The government, in other words, should get on with it. I have drawn comfort from one of these episodes, the 1990s, when Britain’s budget deficit moved from of 7.7% of GDP in 1993-4 to a surplus in five years.
Public spending dropped from the equivalent of 43.7% of GDP to 36.3%, while tax revenues rose from 31.8% to 36.3% of GDP. Much of this reflected the impact of recovery on spending and revenues, though there was also plenty of deliberate action. And, crucially, it did not prevent the economy growing well throughout the 1990s.
Another think tanker, Giles Wilkes of CentreForum, argues for caution. Interest rates and the pound are already very low and the extent of government involvement, most notably in the banking system, goes deeper than in the past. The history of the 1990s, he suggests, is unlikely to repeat itself, and relies on too rapid a bounceback in exports and investment.
There is something in both arguments. We should also remember that the weight of the fiscal consolidation by the Tories in the 1990s was not felt until 1994 and 1995, a couple of years after the economy began to recover. The markets and business want tough talk from the politicians on deficit reduction and that talk has to be convincing. It would be a mistake, however, for it to be converted into action too soon.
PS Sometimes I feel obliged to defend the family name. On the Today programme, my former colleague John Cassidy, interviewed about his book How Markets Fail (Penguin, £25), blamed the free-market economics of Adam Smith, adopted uncritically by Alan Greenspan.

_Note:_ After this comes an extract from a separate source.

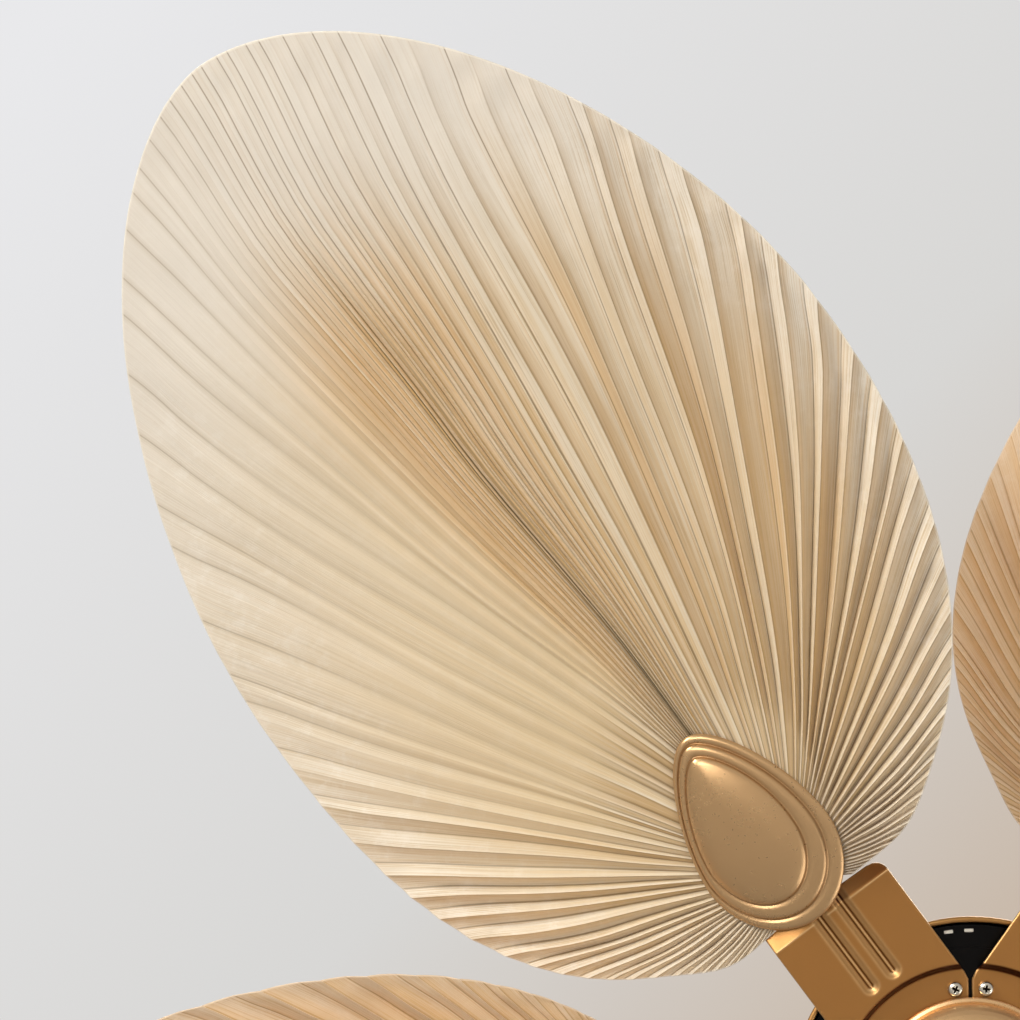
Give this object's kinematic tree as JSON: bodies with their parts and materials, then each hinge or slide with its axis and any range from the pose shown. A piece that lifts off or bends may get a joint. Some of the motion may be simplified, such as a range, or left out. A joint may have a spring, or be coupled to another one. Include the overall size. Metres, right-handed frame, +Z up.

You might have thought, listening, that Smith’s ideas had been discredited by the credit crunch. That, however, is far from the case. Were Smith alive today, he would have been as critical as the bankers, and the failure to regulate them properly, as anybody.
In fact, as Cassidy makes clear in the book, Smith was even more sceptical of the motives of bankers as of most businessmen. He thought banks should not issue notes to speculative lenders and regulating them was as necessary as building party walls to prevent fires spreading. So don’t blame Smith. Blame those who misinterpreted him.